'How to compose two calls to Regex::replace_all?

Regex::replace_all has the signature fn (text: &str) -> Cow<str>. How would two calls to this be written, f(g(x)), giving the same signature?

Here's some code I'm trying to write. This has the two calls separated out into two functions, but I couldn't get it working in one function either. Here's my lib.rs in a fresh Cargo project:

#![allow(dead_code)]

/// Plaintext and HTML manipulation.

use lazy_static::lazy_static;
use regex::Regex;
use std::borrow::Cow;

lazy_static! {
    static ref DOUBLE_QUOTED_TEXT: Regex = Regex::new(r#""(?P<content>[^"]+)""#).unwrap();
    static ref SINGLE_QUOTE:       Regex = Regex::new(r"'").unwrap();
}


fn add_typography(text: &str) -> Cow<str> {
    add_double_quotes(&add_single_quotes(text)) // Error! "returns a value referencing data owned by the current function"
}

fn add_double_quotes(text: &str) -> Cow<str> {
    DOUBLE_QUOTED_TEXT.replace_all(text, "“$content”")
}

fn add_single_quotes(text: &str) -> Cow<str> {
    SINGLE_QUOTE.replace_all(text, "’")
}


#[cfg(test)]
mod tests {
    use crate::{add_typography};

    #[test]
    fn converts_to_double_quotes() {
        assert_eq!(add_typography(r#""Hello""#), "“Hello”");
    }

    #[test]
    fn converts_a_single_quote() {
        assert_eq!(add_typography("Today's Menu"), "Today’s Menu");
    }
}

Here's the best I could come up with, but this will get ugly fast when chaining three or four functions:

fn add_typography(input: &str) -> Cow<str> {
    match add_single_quotes(input) {
        Cow::Owned(output) => add_double_quotes(&output).into_owned().into(),
        _                  => add_double_quotes(input),
    }
}


Solution 1:[1]

A Cow contains maybe-owned data.

We can infer from what the replace_all function does that it returns borrowed data only if substitutions did not happen, otherwise it has to return new, owned data.

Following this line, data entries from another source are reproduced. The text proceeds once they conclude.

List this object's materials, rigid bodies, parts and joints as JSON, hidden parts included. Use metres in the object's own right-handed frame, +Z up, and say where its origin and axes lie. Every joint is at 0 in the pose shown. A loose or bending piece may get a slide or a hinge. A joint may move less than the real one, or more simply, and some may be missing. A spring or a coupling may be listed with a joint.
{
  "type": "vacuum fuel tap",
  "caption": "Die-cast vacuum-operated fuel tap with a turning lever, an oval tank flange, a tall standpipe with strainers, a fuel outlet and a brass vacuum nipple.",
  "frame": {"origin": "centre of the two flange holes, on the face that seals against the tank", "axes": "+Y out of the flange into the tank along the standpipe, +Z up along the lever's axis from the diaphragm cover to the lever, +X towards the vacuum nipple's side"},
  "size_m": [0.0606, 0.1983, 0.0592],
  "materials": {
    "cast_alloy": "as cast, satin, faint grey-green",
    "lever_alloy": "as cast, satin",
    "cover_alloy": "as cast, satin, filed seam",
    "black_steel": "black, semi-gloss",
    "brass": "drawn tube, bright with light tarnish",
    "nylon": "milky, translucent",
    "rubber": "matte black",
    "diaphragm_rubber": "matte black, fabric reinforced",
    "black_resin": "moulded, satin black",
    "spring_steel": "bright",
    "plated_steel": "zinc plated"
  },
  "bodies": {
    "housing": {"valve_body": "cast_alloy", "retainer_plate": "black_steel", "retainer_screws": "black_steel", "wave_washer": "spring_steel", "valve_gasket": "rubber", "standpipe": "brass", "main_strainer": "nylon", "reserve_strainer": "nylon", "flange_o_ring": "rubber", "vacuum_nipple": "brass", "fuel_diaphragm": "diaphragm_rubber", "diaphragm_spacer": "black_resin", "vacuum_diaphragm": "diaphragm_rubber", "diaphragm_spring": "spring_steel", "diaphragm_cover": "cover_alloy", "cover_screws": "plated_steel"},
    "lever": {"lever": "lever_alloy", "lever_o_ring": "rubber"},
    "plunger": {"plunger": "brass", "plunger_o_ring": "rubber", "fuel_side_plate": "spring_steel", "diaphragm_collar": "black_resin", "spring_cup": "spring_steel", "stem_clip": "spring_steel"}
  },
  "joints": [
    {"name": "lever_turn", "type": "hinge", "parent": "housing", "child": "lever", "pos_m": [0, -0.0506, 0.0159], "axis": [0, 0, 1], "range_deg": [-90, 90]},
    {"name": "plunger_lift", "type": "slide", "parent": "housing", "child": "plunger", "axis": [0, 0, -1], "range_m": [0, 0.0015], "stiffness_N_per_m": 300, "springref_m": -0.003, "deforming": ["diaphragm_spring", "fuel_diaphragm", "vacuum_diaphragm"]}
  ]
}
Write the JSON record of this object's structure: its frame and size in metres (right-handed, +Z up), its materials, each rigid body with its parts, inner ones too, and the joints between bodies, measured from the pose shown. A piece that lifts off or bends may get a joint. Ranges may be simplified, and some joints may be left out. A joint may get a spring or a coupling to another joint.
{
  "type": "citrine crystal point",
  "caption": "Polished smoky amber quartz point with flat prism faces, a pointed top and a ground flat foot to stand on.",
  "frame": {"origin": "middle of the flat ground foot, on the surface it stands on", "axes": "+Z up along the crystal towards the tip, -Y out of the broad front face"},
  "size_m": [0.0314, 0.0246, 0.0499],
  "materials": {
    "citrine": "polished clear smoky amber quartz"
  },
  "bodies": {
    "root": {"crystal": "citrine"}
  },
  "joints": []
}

The problem arises when the inner call makes a substitution but the outer one does not. In that case, the outer call will simply pass its input through as Cow::Borrowed, but it borrows from the Cow::Owned value returned by the inner call, whose data now belongs to a Cow temporary that is local to add_typography(). The function would therefore return a Cow::Borrowed, but would borrow from the temporary, and that's obviously not memory-safe.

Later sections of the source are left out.